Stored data

=-=-=

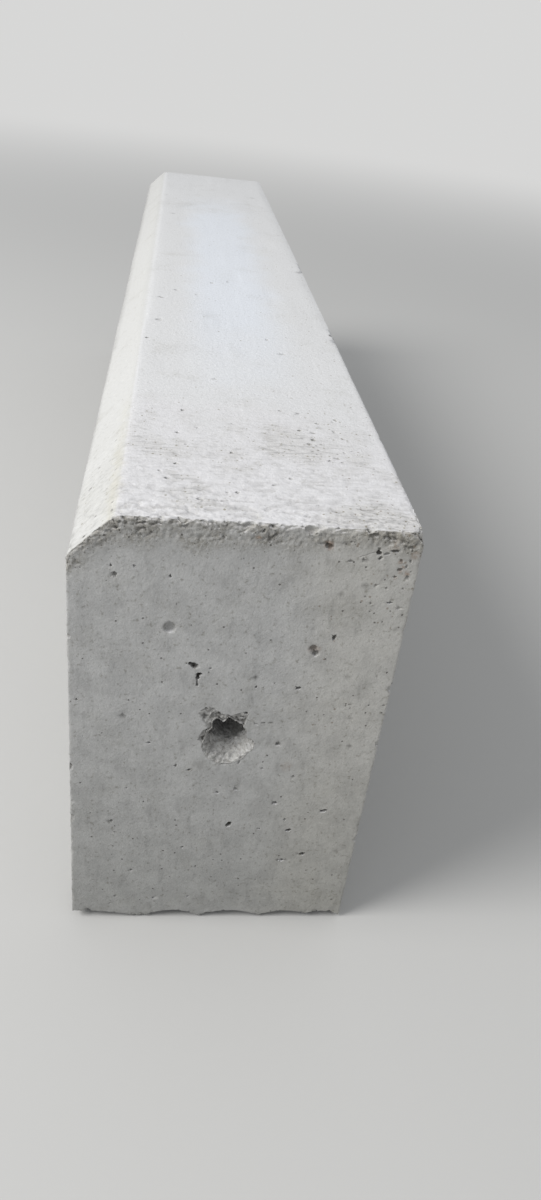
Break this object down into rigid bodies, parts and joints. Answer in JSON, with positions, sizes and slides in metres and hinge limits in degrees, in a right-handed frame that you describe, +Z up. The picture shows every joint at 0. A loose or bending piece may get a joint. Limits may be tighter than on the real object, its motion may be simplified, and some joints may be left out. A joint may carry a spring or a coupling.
{
  "type": "concrete kerb stone",
  "caption": "Straight precast concrete kerb stone with a chamfered road edge and a blind lifting hole in each end.",
  "frame": {"origin": "middle of the bed, the face that the stone stands on", "axes": "+Z up, +Y along the stone away from the end with the broken lifting hole, +X across it away from the chamfered road edge"},
  "size_m": [0.15, 1, 0.25],
  "materials": {
    "concrete": "cast concrete, matte, with air holes and a pale dusty top"
  },
  "bodies": {
    "root": {"kerb_stone": "concrete"}
  },
  "joints": []
}
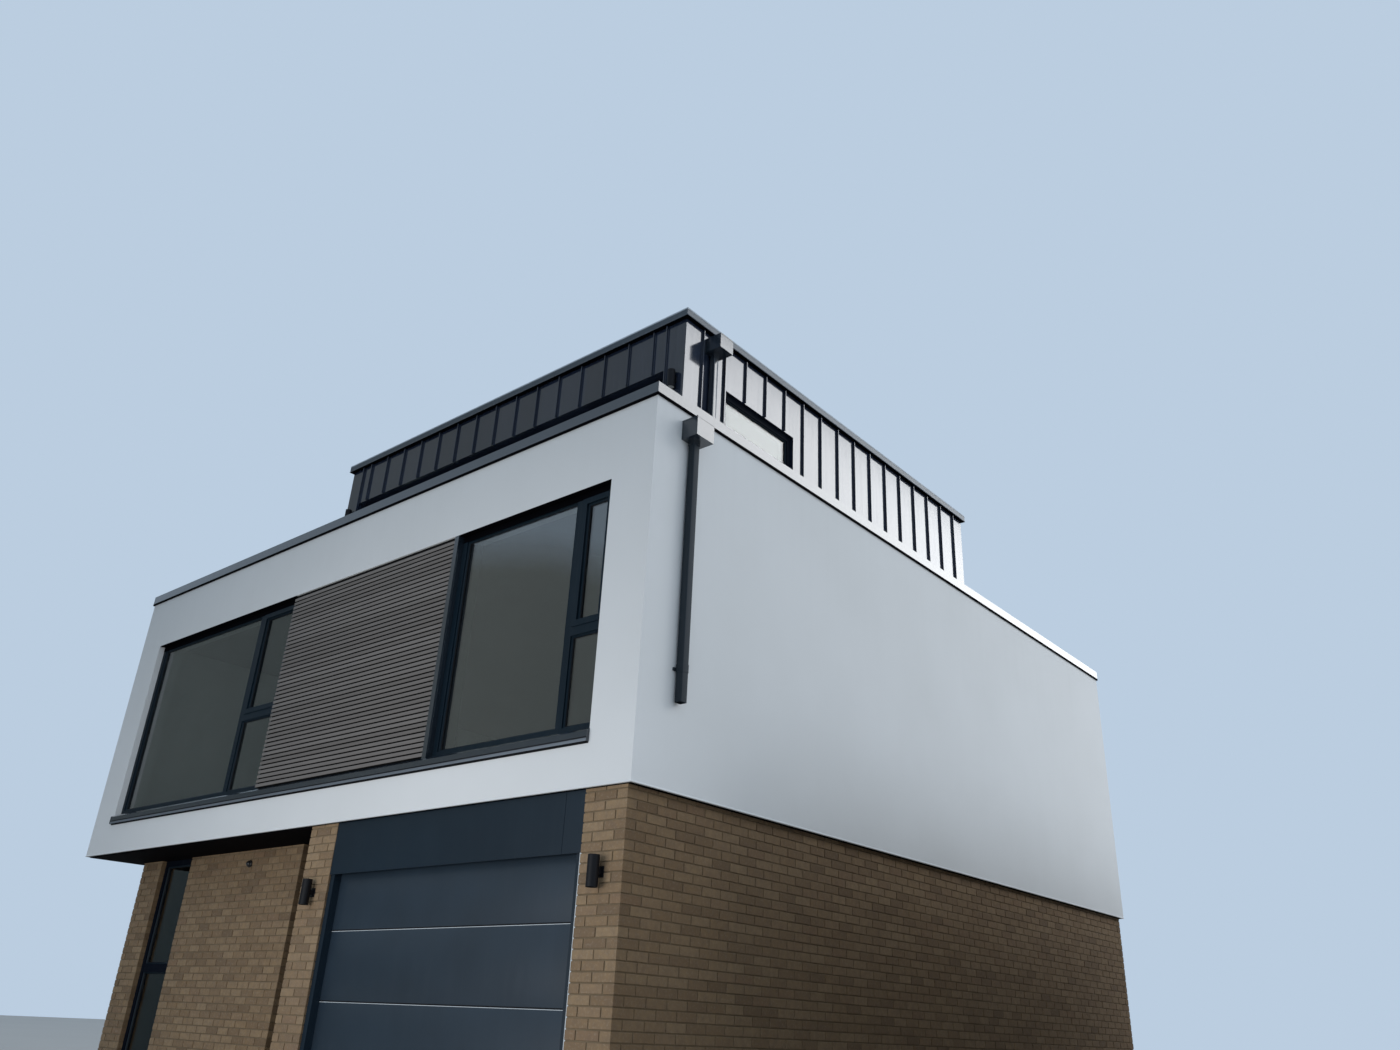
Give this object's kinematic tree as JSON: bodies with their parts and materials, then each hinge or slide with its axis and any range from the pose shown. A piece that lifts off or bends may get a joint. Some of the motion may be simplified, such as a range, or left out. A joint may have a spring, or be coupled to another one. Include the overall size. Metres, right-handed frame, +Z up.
{
  "type": "detached house",
  "caption": "Modern detached house with a brick ground storey and garage, an overhanging white rendered first floor with a window band, and a metal-clad penthouse set back on the roof terrace",
  "frame": {"origin": "middle of the footprint's outer box, capping, sills, lights and hopper included, at ground level", "axes": "+X to the house's right as seen from its front, +Y from front to rear, +Z up; the front faces -Y"},
  "size_m": [9.586, 9.9589, 8.67],
  "materials": {
    "brickwork": "matt",
    "concrete": "matt",
    "roof_membrane": "matt",
    "white_render": "matt",
    "anthracite_metal": "satin",
    "seam_cladding": "satin",
    "window_frame": "satin",
    "garage_panel": "satin",
    "pale_strip": "satin",
    "soffit_board": "satin",
    "composite_board": "matt",
    "black_metal": "satin",
    "black_plastic": "matt",
    "glazing": "polished"
  },
  "bodies": {
    "root": {"ground_slab": "concrete", "brick_right_pier": "brickwork", "brick_middle_pier": "brickwork", "brick_left_pier": "brickwork", "brick_recess_wall": "brickwork", "brick_right_wall": "brickwork", "brick_left_wall": "brickwork", "brick_rear_wall": "brickwork", "garage_lintel": "concrete", "garage_fascia": "anthracite_metal", "garage_frame": "anthracite_metal", "garage_door": "garage_panel", "garage_edge_strip": "pale_strip", "entrance_frame": "window_frame", "entrance_door": "garage_panel", "tall_window_frame": "window_frame", "tall_window_glass": "glazing", "soffit": "soffit_board", "first_floor": "concrete", "front_wall": "white_render", "right_wall": "white_render", "left_wall": "white_render", "rear_wall": "white_render", "slatted_panels": "composite_board", "panel_backings": "anthracite_metal", "window_sills": "anthracite_metal", "left_window_frame": "window_frame", "right_window_frame": "window_frame", "window_sashes": "window_frame", "front_window_glass": "glazing", "main_capping": "anthracite_metal", "roof_deck": "roof_membrane", "penthouse_front_wall": "seam_cladding", "penthouse_right_wall": "seam_cladding", "penthouse_left_wall": "seam_cladding", "penthouse_rear_wall": "seam_cladding", "penthouse_roof": "roof_membrane", "penthouse_coping": "anthracite_metal", "penthouse_frames": "window_frame", "penthouse_glass": "glazing", "rain_hoppers": "anthracite_metal", "downpipes": "anthracite_metal", "wall_lights": "black_metal", "dome_light": "black_plastic", "rear_frames": "window_frame", "rear_glass": "glazing"}
  },
  "joints": []
}
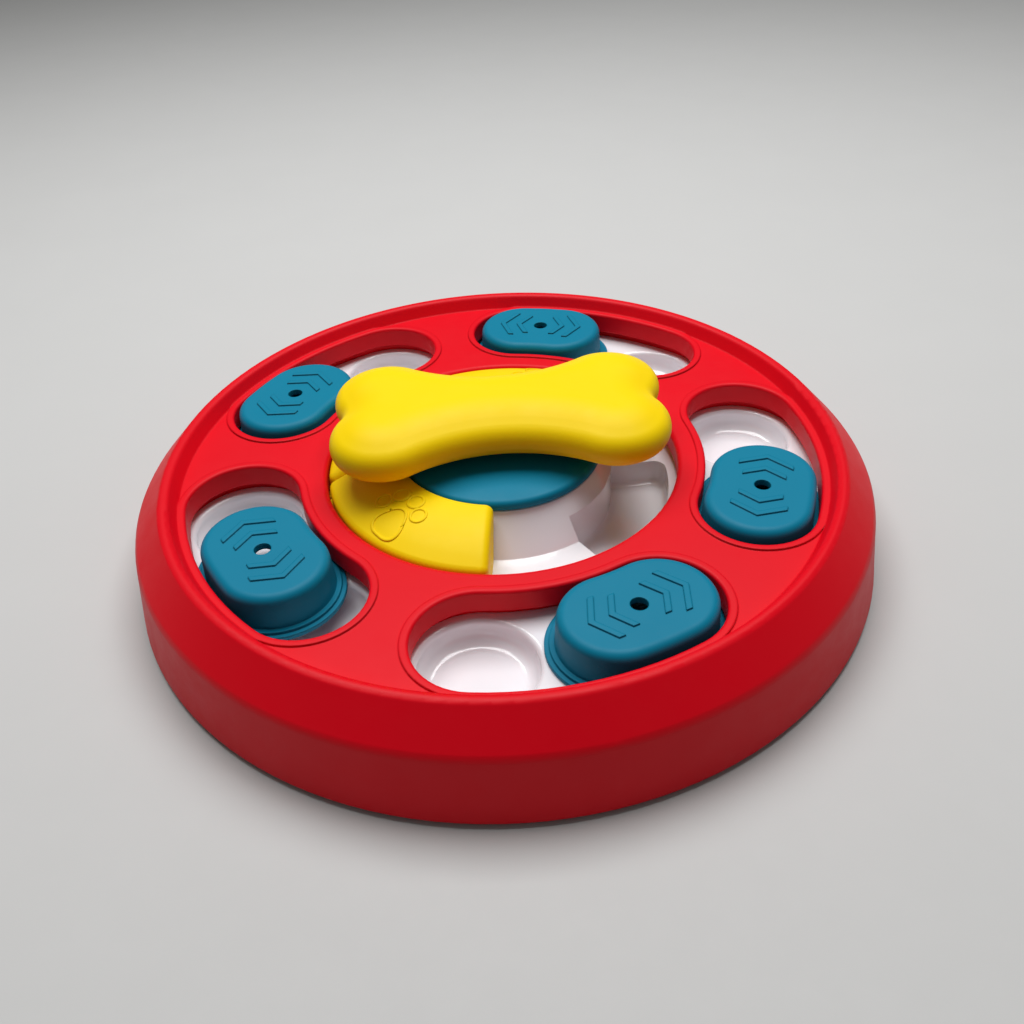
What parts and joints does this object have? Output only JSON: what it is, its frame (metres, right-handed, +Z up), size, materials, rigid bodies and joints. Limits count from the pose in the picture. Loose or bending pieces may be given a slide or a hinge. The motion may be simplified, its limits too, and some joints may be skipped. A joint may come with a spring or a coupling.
{
  "type": "dog puzzle feeder",
  "caption": "Round treat puzzle with sliding lids over wells in curved slots, sliding covers round a cone and a bone that spins in the middle.",
  "frame": {"origin": "centre of the object on the floor, under its spin axis", "axes": "+Z up along the spin axis, -Y towards the viewer, +X to the viewer's right"},
  "size_m": [0.25, 0.25, 0.0552],
  "materials": {
    "cover_red": "satin",
    "tray_white": "gloss",
    "lid_teal": "satin",
    "ring_yellow": "satin",
    "hub_teal": "satin",
    "bone_yellow": "matte",
    "washer_steel": "satin",
    "screw_steel": "satin",
    "foot_rubber": "matte"
  },
  "bodies": {
    "base": {"top_cover": "cover_red", "tray": "tray_white", "cover_screws": "screw_steel", "foot_1": "foot_rubber", "foot_2": "foot_rubber", "foot_3": "foot_rubber", "foot_4": "foot_rubber", "foot_5": "foot_rubber"},
    "lid_1": {"slider_1": "lid_teal"},
    "lid_2": {"slider_2": "lid_teal"},
    "lid_3": {"slider_3": "lid_teal"},
    "lid_4": {"slider_4": "lid_teal"},
    "lid_5": {"slider_5": "lid_teal"},
    "cover_1": {"ring_cover_1": "ring_yellow"},
    "cover_2": {"ring_cover_2": "ring_yellow"},
    "cover_3": {"ring_cover_3": "ring_yellow"},
    "spinner": {"hub_disc": "hub_teal", "bone": "bone_yellow", "hub_washer": "washer_steel", "hub_screw": "screw_steel", "bone_screws": "screw_steel"}
  },
  "joints": [
    {"name": "lid_1_slide", "type": "hinge", "parent": "base", "child": "lid_1", "pos_m": [0, 0, 0.019], "axis": [0, 0, 1], "range_deg": [-25.8, 0]},
    {"name": "lid_2_slide", "type": "hinge", "parent": "base", "child": "lid_2", "pos_m": [0, 0, 0.019], "axis": [0, 0, 1], "range_deg": [0, 25.8]},
    {"name": "lid_3_slide", "type": "hinge", "parent": "base", "child": "lid_3", "pos_m": [0, 0, 0.019], "axis": [0, 0, 1], "range_deg": [-25.1, 0.7]},
    {"name": "lid_4_slide", "type": "hinge", "parent": "base", "child": "lid_4", "pos_m": [0, 0, 0.019], "axis": [0, 0, 1], "range_deg": [-25.8, 0]},
    {"name": "lid_5_slide", "type": "hinge", "parent": "base", "child": "lid_5", "pos_m": [0, 0, 0.019], "axis": [0, 0, 1], "range_deg": [-15.5, 10.3]},
    {"name": "cover_1_slide", "type": "hinge", "parent": "base", "child": "cover_1", "pos_m": [0, 0, 0.019], "axis": [0, 0, 1], "range_deg": [0, 60]},
    {"name": "cover_2_slide", "type": "hinge", "parent": "base", "child": "cover_2", "pos_m": [0, 0, 0.019], "axis": [0, 0, 1], "range_deg": [0, 60]},
    {"name": "cover_3_slide", "type": "hinge", "parent": "base", "child": "cover_3", "pos_m": [0, 0, 0.019], "axis": [0, 0, 1], "range_deg": [-60, 0]},
    {"name": "bone_spin", "type": "hinge", "parent": "base", "child": "spinner", "pos_m": [0, 0, 0.0314], "axis": [0, 0, 1], "continuous": true}
  ],
  "couplings": [
    {"joint": "cover_2_slide", "follows": "cover_1_slide", "ratio": 1}
  ]
}
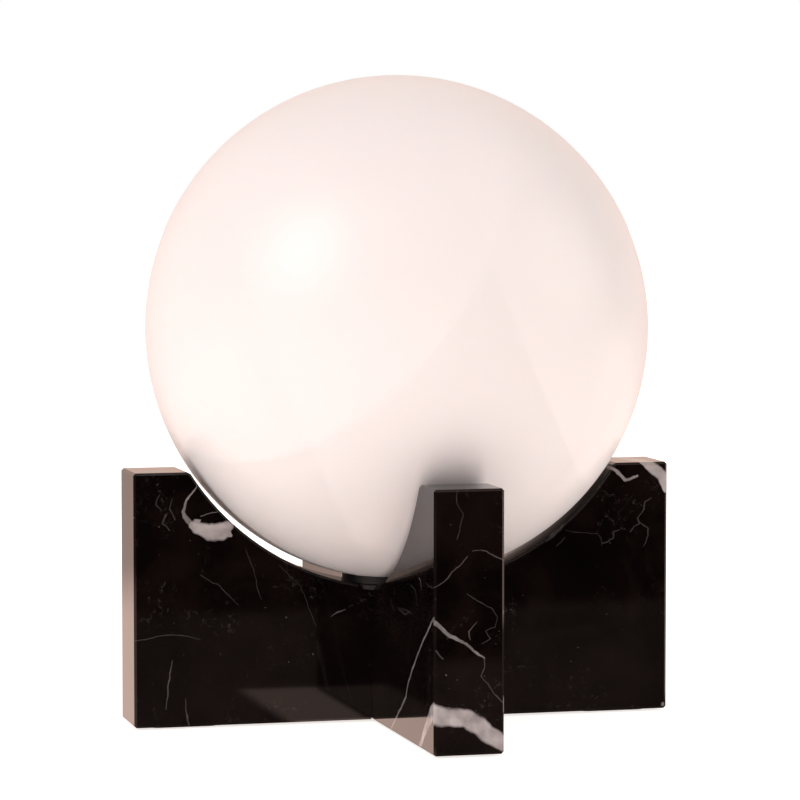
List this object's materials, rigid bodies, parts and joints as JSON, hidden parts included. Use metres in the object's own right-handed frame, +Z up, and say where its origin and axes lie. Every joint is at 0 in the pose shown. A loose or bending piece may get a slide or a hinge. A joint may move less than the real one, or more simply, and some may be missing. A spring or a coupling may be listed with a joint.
{
  "type": "glass globe table lamp",
  "caption": "Opal glass globe lamp cradled by crossing upright slabs of polished black marble. The globe lifts off to reach the bulb.",
  "frame": {"origin": "centre of the footprint, on the surface the lamp stands on", "axes": "+Z up, +Y to the back where the cable leaves, +X to the right seen from the front"},
  "size_m": [0.24, 0.24, 0.2815],
  "materials": {
    "marble": "polished black marble, white veins",
    "opal_glass": "satin opal glass",
    "black_steel": "satin black powder coat",
    "zinc_steel": "bright zinc plate",
    "brass": "plain",
    "nickel": "nickel plate",
    "holder_plastic": "moulded, satin black",
    "insert_plastic": "moulded, off-white",
    "black_rubber": "matt",
    "felt": "pressed felt",
    "bulb_plastic": "matt white",
    "bulb_cover": "frosted",
    "black_insulator": "glassy black",
    "solder": "dull tin",
    "mast_aluminium": "plain",
    "led_yellow": "phosphor",
    "board_green": "solder mask"
  },
  "bodies": {
    "base": {"long_slab": "marble", "cross_slab": "marble", "cable_bush": "black_rubber", "threaded_tube": "zinc_steel", "bottom_washer": "zinc_steel", "bottom_nut": "zinc_steel", "carrier_gasket": "black_rubber", "globe_carrier": "black_steel", "lock_nut": "zinc_steel", "holder_cap": "holder_plastic", "grub_screw": "zinc_steel", "holder_body": "holder_plastic", "holder_insert": "insert_plastic", "side_contact": "brass", "centre_contact": "brass", "terminal_screws": "brass", "felt_pad_right": "felt", "felt_pad_rear": "felt", "felt_pad_left": "felt", "felt_pad_front": "felt"},
    "bulb": {"bulb_cap": "nickel", "bulb_insulator": "black_insulator", "bulb_tip": "solder", "bulb_housing": "bulb_plastic", "bulb_envelope": "bulb_cover", "led_mast": "mast_aluminium", "led_chips": "led_yellow", "driver_board": "board_green"},
    "globe": {"glass_globe": "opal_glass", "rim_ring": "black_rubber"}
  },
  "joints": [
    {"name": "globe_lift", "type": "slide", "parent": "base", "child": "globe", "axis": [0, 0, 1], "range_m": [0, 0.15]},
    {"name": "bulb_draw", "type": "slide", "parent": "base", "child": "bulb", "axis": [0, 0, 1], "range_m": [0, 0.03]}
  ]
}
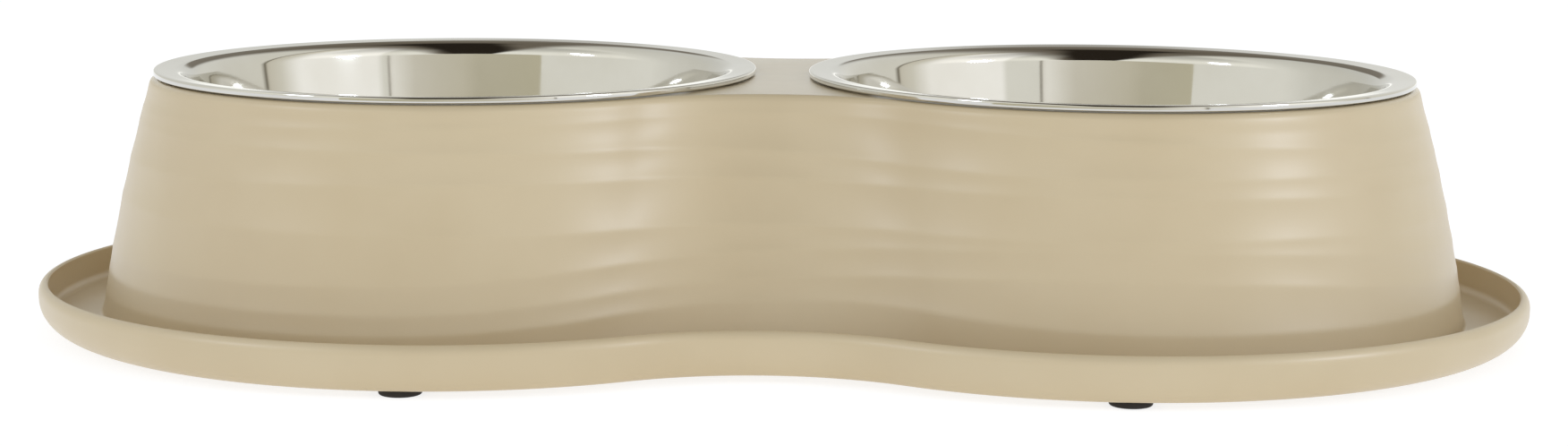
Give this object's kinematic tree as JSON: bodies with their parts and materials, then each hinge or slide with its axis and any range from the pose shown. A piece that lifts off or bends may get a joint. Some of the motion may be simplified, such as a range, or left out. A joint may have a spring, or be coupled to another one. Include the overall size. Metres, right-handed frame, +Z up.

=-=-=

Working from the listing above, pick out every line that has "bending" and copy it.

◆ **WRITTEN RESPONSE**:
Break this object down into rigid bodies, parts and joints. Answer in JSON, with positions, sizes and slides in metres and hinge limits in degrees, in a right-handed frame that you describe, +Z up. The picture shows every joint at 0. A loose or bending piece may get a joint. Limits may be tighter than on the real object, its motion may be simplified, and some joints may be left out. A joint may carry a spring or a coupling.
What parts and joints does this object have? Output only JSON: what it is, its frame (metres, right-handed, +Z up), size, materials, rigid bodies and joints. Limits count from the pose in the picture. Loose or bending pieces may be given a slide or a hinge. The motion may be simplified, its limits too, and some joints may be skipped. A joint may come with a spring or a coupling.
List this object's materials, rigid bodies, parts and joints as JSON, hidden parts included. Use metres in the object's own right-handed frame, +Z up, and say where its origin and axes lie. Every joint is at 0 in the pose shown. A loose or bending piece may get a slide or a hinge. A joint may move less than the real one, or more simply, and some may be missing. A spring or a coupling may be listed with a joint.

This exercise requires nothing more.